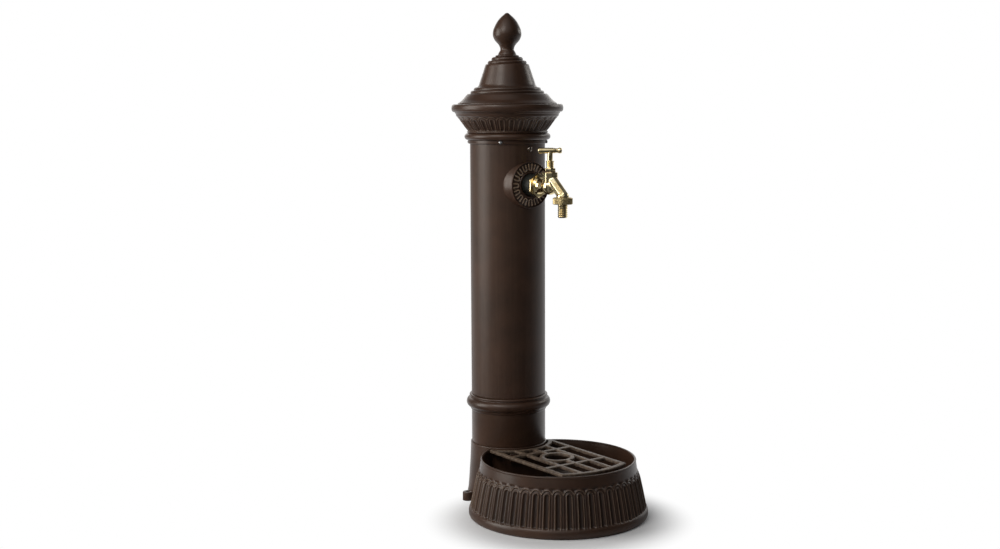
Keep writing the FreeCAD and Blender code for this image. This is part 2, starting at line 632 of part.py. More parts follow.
def tap_elbow():
    centre = (0, ELBOW_Y, TAP_Z)
    body = rod(ELBOW_BODY_R, (0, SADDLE_Y, TAP_Z), (0, ELBOW_Y - 6.0, TAP_Z))
    body = fuse_all(body, [Part.makeSphere(ELBOW_BODY_R, vec(*centre)),
                           rod(10.5, centre, (0, ELBOW_Y, PIPE_TOP + 2.0)),
                           rod(9.5, centre, (0, ELBOW_Y, PIPE_TOP - 6.0))])
    holes = [rod(THREAD_R, (0, SADDLE_Y - 8.0, TAP_Z), (0, ELBOW_Y - 10.0, TAP_Z)),
             rod(WATER_R, (0, SADDLE_Y, TAP_Z), centre), Part.makeSphere(WATER_R, vec(*centre)),
             rod(WATER_R, centre, (0, ELBOW_Y, PIPE_TOP - 12.0)),
             rod(PIPE_R, (0, ELBOW_Y, PIPE_TOP - 12.0), (0, ELBOW_Y, PIPE_TOP))]
    return cut_all(body, holes)


def compression_nut(x, y, low, high, closed_low):
    """Hexagon nut over a 9.5 mm radius end. The closed end bears on the olive."""
    nut = prism(6, 23.0, (x, y, low), (x, y, high))
    wall = low + 3.0 if closed_low else high - 3.0
    if closed_low:
        hollow = rod(9.5, (x, y, wall), (x, y, high + 1.0))
    else:
        hollow = rod(9.5, (x, y, low - 1.0), (x, y, wall))
    return nut.cut(hollow).cut(rod(PIPE_R, (x, y, low - 1.0), (x, y, high + 1.0)))


def elbow_nut():
    return compression_nut(0, ELBOW_Y, PIPE_TOP - 12.0, PIPE_TOP, True)


def elbow_olive():
    low = PIPE_TOP - 9.0
    return turned([(PIPE_R, low), (9.4, low), (9.4, low + 3.0), (PIPE_R, low + 3.0)], (0, ELBOW_Y, 0))


def riser_pipe():
    return turned([(PIPE_BORE_R, PIPE_BOTTOM), (PIPE_R, PIPE_BOTTOM), (PIPE_R, PIPE_TOP),
                   (PIPE_BORE_R, PIPE_TOP)], (0, ELBOW_Y, 0))


def pipe_grommet():
    low = COLLAR_Z - PLATE_T
    return turned([(PIPE_R, low - 2.0), (11.5, low - 2.0), (11.5, low), (GROMMET_R, low),
                   (GROMMET_R, COLLAR_Z), (9.9, COLLAR_Z), (9.9, COLLAR_Z + 2.0),
                   (PIPE_R, COLLAR_Z + 2.0)], (0, ELBOW_Y, 0))


def inlet_adaptor():
    top = INLET_Z + INLET_LEN
    body = rod(THREAD_R, (0, ELBOW_Y, INLET_Z), (0, ELBOW_Y, top))
    body = fuse_all(body, [prism(6, 25.0, (0, ELBOW_Y, top), (0, ELBOW_Y, top + 5.0)),
                           rod(9.5, (0, ELBOW_Y, top), (0, ELBOW_Y, top + 16.0))])
    holes = [rod(WATER_R, (0, ELBOW_Y, 0), (0, ELBOW_Y, 60.0)),
             rod(PIPE_R, (0, ELBOW_Y, PIPE_BOTTOM), (0, ELBOW_Y, 60.0))]
    return cut_all(body, holes)


def inlet_nut():
    top = INLET_Z + INLET_LEN
    return compression_nut(0, ELBOW_Y, top + 8.0, top + 22.0, False)


def inlet_olive():
    low = INLET_Z + INLET_LEN + 16.0
    return turned([(PIPE_R, low), (9.4, low), (9.4, low + 3.0), (PIPE_R, low + 3.0)], (0, ELBOW_Y, 0))


def spout_point(y):
    """A point on the spout's sloping axis, given how far it is in front."""
    return (0, y, NUT_TOP + 3.3 + (y - OUTLET_Y) * math.tan(math.radians(SPOUT_SLOPE)))


def tap_body():
    hex_y = -HEX_FRONT_Y
    body = rod(THREAD_R, (0, SADDLE_Y + 12.0, TAP_Z), (0, HEX_BACK_Y, TAP_Z))
    body = fuse_all(body, [
        prism(6, HEX_ACROSS, (0, HEX_BACK_Y, TAP_Z), (0, HEX_FRONT_Y, TAP_Z), 30.0),
        turned([(0, hex_y), (13.5, hex_y), (10.2, hex_y + 5.0), (9.4, hex_y + 15.0), (9.4, -SPINDLE_Y - 5.0),
                (0, -SPINDLE_Y - 5.0)], (0, 0, TAP_Z), (0, -1, 0)),
        Part.makeSphere(GLOBE_R, vec(0, SPINDLE_Y, TAP_Z)),
        prism(8, NECK_ACROSS, (0, SPINDLE_Y, TAP_Z + 7.0), (0, SPINDLE_Y, NECK_TOP), 22.5),
        prism(8, 2 * SPOUT_R * math.cos(math.pi / 8), spout_point(SPINDLE_Y - 7.0), spout_point(OUTLET_Y - 1.0),
              22.5),
        rod(9.5, (0, OUTLET_Y, NUT_TOP - 1.0), (0, OUTLET_Y, NUT_TOP + 5.0)),
        rod(UNION_THREAD_R, (0, OUTLET_Y, NUT_TOP - 3.0), (0, OUTLET_Y, NUT_TOP + 0.8))])
    under = rod(25.0, (0, OUTLET_Y, NUT_TOP - 27.0), (0, OUTLET_Y, NUT_TOP - 3.0))
    water = [rod(WATER_R, (0, ELBOW_Y - 2.0, TAP_Z), (0, HEX_FRONT_Y - 10.0, TAP_Z)),
             rod(4.0, (0, HEX_FRONT_Y - 9.0, TAP_Z - 4.5), (0, SPINDLE_Y, TAP_Z - 4.5)),
             rod(SEAT_BORE_R, (0, SPINDLE_Y, SEAT_Z - 5.5), (0, SPINDLE_Y, SEAT_Z + 1.0)),
             rod(CHAMBER_R, (0, SPINDLE_Y, SEAT_Z), (0, SPINDLE_Y, NECK_TOP + 1.0)),
             rod(4.5, spout_point(SPINDLE_Y - 5.0), spout_point(OUTLET_Y)),
             rod(4.5, spout_point(OUTLET_Y), (0, OUTLET_Y, NUT_TOP - 17.0))]
    return cut_all(body.cut(under), water)


def bonnet_washer():
    return turned([(CHAMBER_R, NECK_TOP), (8.6, NECK_TOP), (8.6, NECK_TOP + WASHER_T),
                   (CHAMBER_R, NECK_TOP + WASHER_T)], (0, SPINDLE_Y, 0))


def bonnet():
    low = NECK_TOP + WASHER_T
    body = rod(CHAMBER_R, (0, SPINDLE_Y, NECK_TOP - 6.0), (0, SPINDLE_Y, low))
    body = fuse_all(body, [prism(6, BONNET_ACROSS, (0, SPINDLE_Y, low), (0, SPINDLE_Y, BONNET_TOP), 30.0),
                           rod(4.9, (0, SPINDLE_Y, low), (0, SPINDLE_Y, BONNET_TOP + 6.0))])
    return body.cut(rod(SPINDLE_BORE_R, (0, SPINDLE_Y, NECK_TOP - 15.0), (0, SPINDLE_Y, BONNET_TOP + 19.0)))


def gland_packing():
    low = BONNET_TOP + 6.0
    return turned([(STEM_R + STEM_CLEARANCE, low), (4.8, low), (4.8, low + 2.0),
                   (STEM_R + STEM_CLEARANCE, low + 2.0)], (0, SPINDLE_Y, 0))


def gland_nut():
    low = BONNET_TOP + 0.8
    top = BONNET_TOP + 11.4
    body = turned([(4.9, low), (5.7, low)] +
                  [step for k in range(5) for step in ((5.7, low + 0.9 + 1.8 * k), (5.3, low + 1.3 + 1.8 * k),
                                                       (5.7, low + 1.8 + 1.8 * k))] +
                  [(6.4, top - 1.5), (6.4, top), (STEM_R + STEM_CLEARANCE, top),
                   (STEM_R + STEM_CLEARANCE, BONNET_TOP + 8.0), (4.9, BONNET_TOP + 8.0)], (0, SPINDLE_Y, 0))
    return body


def jumper_washer():
    return turned([(0, SEAT_Z), (VALVE_DISC_R, SEAT_Z), (VALVE_DISC_R, SEAT_Z + 2.5), (0, SEAT_Z + 2.5)],
                  (0, SPINDLE_Y, 0))


def jumper():
    low = SEAT_Z + 2.5
    return turned([(0, low), (VALVE_DISC_R, low), (VALVE_DISC_R, low + 2.0), (VALVE_STEM_R, low + 2.0),
                   (VALVE_STEM_R, low + 9.0), (0, low + 9.0)], (0, SPINDLE_Y, 0))


def spindle():
    low = SEAT_Z + 4.6
    socket_r = VALVE_STEM_R + SPINDLE_CLEARANCE
    return turned([(socket_r, low), (SPINDLE_R, low), (SPINDLE_R, BONNET_TOP - 2.0), (STEM_R, BONNET_TOP - 1.0),
                   (STEM_R, HANDLE_Z), (0, HANDLE_Z), (0, low + 8.0), (socket_r, low + 8.0)],
                  (0, SPINDLE_Y, 0))


def handle_bar():
    """Cross bar with a shallow groove and a waisted right end, turned a little about the spindle."""
    end = 2 * HANDLE_HALF
    groove = end - 13.2
    turn = math.radians(HANDLE_TURN)
    along = (math.cos(turn), math.sin(turn), 0)
    left = (-HANDLE_HALF * along[0], SPINDLE_Y - HANDLE_HALF * along[1], HANDLE_Z)
    bar = turned([(0, 0), (HANDLE_R - 0.5, 0), (HANDLE_R, 0.5), (HANDLE_R, groove), (HANDLE_R - 0.8, groove + 0.4),
                  (HANDLE_R - 0.8, groove + 1.1), (HANDLE_R - 0.1, groove + 1.6),
                  ((HANDLE_R - 0.6, groove + 5.5), (HANDLE_R, end - 3.0)), (HANDLE_R + 0.1, end - 0.9),
                  (HANDLE_R - 0.5, end), (0, end)], left, along)
    return bar.cut(rod(STEM_R, (0, SPINDLE_Y, HANDLE_Z - 28.0), (0, SPINDLE_Y, HANDLE_Z)))


def union_washer():
    high = NUT_TOP - 3.0
    return turned([(5.0, high - UNION_WASHER_T), (12.6, high - UNION_WASHER_T), (12.6, high), (5.0, high)],
                  (0, OUTLET_Y, 0))


def union_nut():
    thread = UNION_THREAD_R + UNION_CLEARANCE
    lip = NUT_BOTTOM + NUT_LIP
    body = turned([(TAIL_R + 0.8, NUT_BOTTOM), (NUT_R - 1.0, NUT_BOTTOM), (NUT_R, NUT_BOTTOM + 1.0),
                   (NUT_R, NUT_TOP - 1.0), (NUT_R - 1.0, NUT_TOP), (thread, NUT_TOP), (thread, lip - 0.05),
                   (TAIL_R + 0.8, lip - 0.05)], (0, OUTLET_Y, 0))
    grooves = []
    for k in range(40):
        x, y, z = around(9.0 * k, NUT_R + 0.35, 0.0, OUTLET_Y)
        grooves.append(rod(0.7, (x, y, NUT_BOTTOM - 1.0), (x, y, NUT_TOP + 1.0)))
    return cut_all(body, grooves)


def hose_tail():
    lip = NUT_BOTTOM + NUT_LIP
    outline = [(4.8, TAIL_BOTTOM), (TAIL_R - 0.6, TAIL_BOTTOM)]
    for k in range(5):
        z = TAIL_BOTTOM + 3.2 * k
        outline += [(TAIL_R + 0.7, z + 2.5), (TAIL_R - 0.2, z + 3.2)]
    outline += [(TAIL_R - 0.2, lip), (TAIL_FLANGE_R, lip), (TAIL_FLANGE_R, lip + TAIL_FLANGE_T),
                (4.8, lip + TAIL_FLANGE_T)]
    return turned(outline, (0, OUTLET_Y, 0))


NODES = [base_casting, grate, drain_waste, drain_seal, drain_backnut, column_collar, collar_bolts,
         collar_washers, column_tube, tube_screws, tap_rosette, rosette_screws, capital, capital_screws, roof,
         finial, finial_stud, finial_nut, head_bridge, bridge_screws, inlet_adaptor, inlet_nut, inlet_olive,
         pipe_grommet, riser_pipe, elbow_nut, elbow_olive, tap_elbow, elbow_saddle, tap_bush, tap_body, bonnet,
         bonnet_washer, gland_nut, gland_packing, jumper, jumper_washer, spindle, handle_bar, union_nut,
         hose_tail, union_washer]


def main():
    os.makedirs("parts", exist_ok=True)
    for make in NODES:
        shape = make()
        shape.translate(vec(0, SHIFT_Y, 0))
        shape.exportStep("parts/" + make.__name__ + ".step")
        low = shape.BoundBox
        print(make.__name__, len(shape.Solids), shape.isValid(), round(shape.Volume),
              [round(v, 2) for v in (low.XMin, low.XMax, low.YMin, low.YMax, low.ZMin, low.ZMax)])


main()
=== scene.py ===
"""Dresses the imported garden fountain: a column with a brass tap over a fluted basin with a grate.

Outlines are in millimetres from the column's axis, with the ground at zero, the front towards -Y."""

import math

import bmesh
import bpy
from bpy.props import FloatProperty, FloatVectorProperty, IntProperty, PointerProperty
from mathutils import Matrix, Vector


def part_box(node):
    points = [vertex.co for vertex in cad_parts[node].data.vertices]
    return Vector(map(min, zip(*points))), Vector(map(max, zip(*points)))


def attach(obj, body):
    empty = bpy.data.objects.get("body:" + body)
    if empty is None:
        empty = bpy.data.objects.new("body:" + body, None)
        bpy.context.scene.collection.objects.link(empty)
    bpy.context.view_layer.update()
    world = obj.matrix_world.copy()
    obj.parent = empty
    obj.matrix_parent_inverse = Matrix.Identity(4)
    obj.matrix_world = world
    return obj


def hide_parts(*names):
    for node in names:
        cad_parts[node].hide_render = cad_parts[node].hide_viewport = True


bl_info = {
    "name": "Garden Fountain",
    "version": (1, 0, 0),
    "blender": (4, 5, 0),
    "location": "3D View > Sidebar > Fountain",
    "description": "Builds a cast garden fountain with a brass tap around its packed frame",
    "category": "Add Mesh",
}

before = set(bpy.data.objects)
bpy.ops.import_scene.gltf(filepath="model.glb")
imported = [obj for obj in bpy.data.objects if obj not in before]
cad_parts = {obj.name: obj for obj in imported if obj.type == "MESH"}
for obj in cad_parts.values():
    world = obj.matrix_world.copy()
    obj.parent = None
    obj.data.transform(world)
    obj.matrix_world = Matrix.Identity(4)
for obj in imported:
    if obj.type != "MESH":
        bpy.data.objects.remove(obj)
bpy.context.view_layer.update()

MM = 0.001
TUBE_LOW, TUBE_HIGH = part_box("column_tube")
# The column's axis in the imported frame, and the matrix that takes the outlines there.
AXIS_Y = (TUBE_LOW.y + TUBE_HIGH.y) / 2
TO_ROW = Matrix.Translation((0.0, AXIS_Y, 0.0)) @ Matrix.Scale(MM, 4)
TO_FRONT = (0, -1, 0)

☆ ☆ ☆

Exactly and exclusively, reproduce the lines that start at the line containing "shape.translate(vec(0, SHIFT_Y, 0))" and end at the line containing "for node in", inclusive of both.

§ Solution to this exercise:
        shape.translate(vec(0, SHIFT_Y, 0))
        shape.exportStep("parts/" + make.__name__ + ".step")
        low = shape.BoundBox
        print(make.__name__, len(shape.Solids), shape.isValid(), round(shape.Volume),
              [round(v, 2) for v in (low.XMin, low.XMax, low.YMin, low.YMax, low.ZMin, low.ZMax)])


main()
=== scene.py ===
"""Dresses the imported garden fountain: a column with a brass tap over a fluted basin with a grate.

Outlines are in millimetres from the column's axis, with the ground at zero, the front towards -Y."""

import math

import bmesh
import bpy
from bpy.props import FloatProperty, FloatVectorProperty, IntProperty, PointerProperty
from mathutils import Matrix, Vector


def part_box(node):
    points = [vertex.co for vertex in cad_parts[node].data.vertices]
    return Vector(map(min, zip(*points))), Vector(map(max, zip(*points)))


def attach(obj, body):
    empty = bpy.data.objects.get("body:" + body)
    if empty is None:
        empty = bpy.data.objects.new("body:" + body, None)
        bpy.context.scene.collection.objects.link(empty)
    bpy.context.view_layer.update()
    world = obj.matrix_world.copy()
    obj.parent = empty
    obj.matrix_parent_inverse = Matrix.Identity(4)
    obj.matrix_world = world
    return obj


def hide_parts(*names):
    for node in names:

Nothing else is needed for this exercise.